The new line comprises the missing link on the TGV network. At present, the 19th-century line running east from the French capital limits average journey speed to 90mph or less. The Est Européen will offer the same standards of high-speed travel that much of the rest of France enjoys.

A new station, Champagne-Ardenne, is being built just south of Reims, and another - called Lorraine TGV - will open between Nancy and Metz.

Initially, the new railway east from Paris's Gare de l'Est will mainly benefit travellers to Reims, Nancy, Strasbourg and Basel. The current four-hours-plus journey from Paris to Strasbourg will be cut by nearly half to just 139 minutes, while the Paris-Nancy link is timetabled to take an hour and a half, saving 70 minutes on the present fastest journey.
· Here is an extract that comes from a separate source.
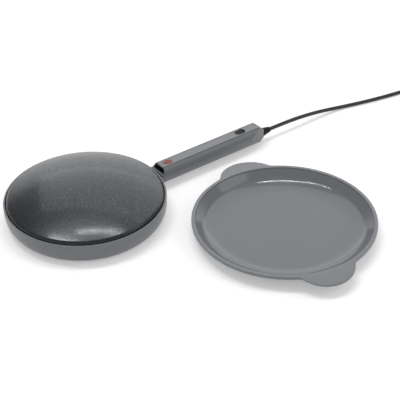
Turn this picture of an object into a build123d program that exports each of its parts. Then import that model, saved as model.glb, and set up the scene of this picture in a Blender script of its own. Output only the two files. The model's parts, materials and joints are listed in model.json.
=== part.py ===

Some trains are scheduled to continue on the conventional tracks south from Strasbourg to Basel and Zurich - with a total trip time from Paris to Switzerland's largest city of four-and-a-half hours.

From June, one train each day will run from Paris direct to Frankfurt in four hours - making the railway competitive with air for city centre-to-city centre journey times. The frequency of trains to the German financial centre will increase from December next year.

The Gare de l'Est is a 10-minute walk from the Gare du Nord, where Eurostar trains arrive. But easier connections will be available at Lille Europe, with several direct services each day to destinations on the new line. Even with the waiting time at Lille, the London-Strasbourg journey should take less than six hours. Travellers from elsewhere in the UK flying into Paris Charles-de-Gaulle airport can connect with the new line. A direct train from the terminal to Strasbourg will take under two-and-a-half hours.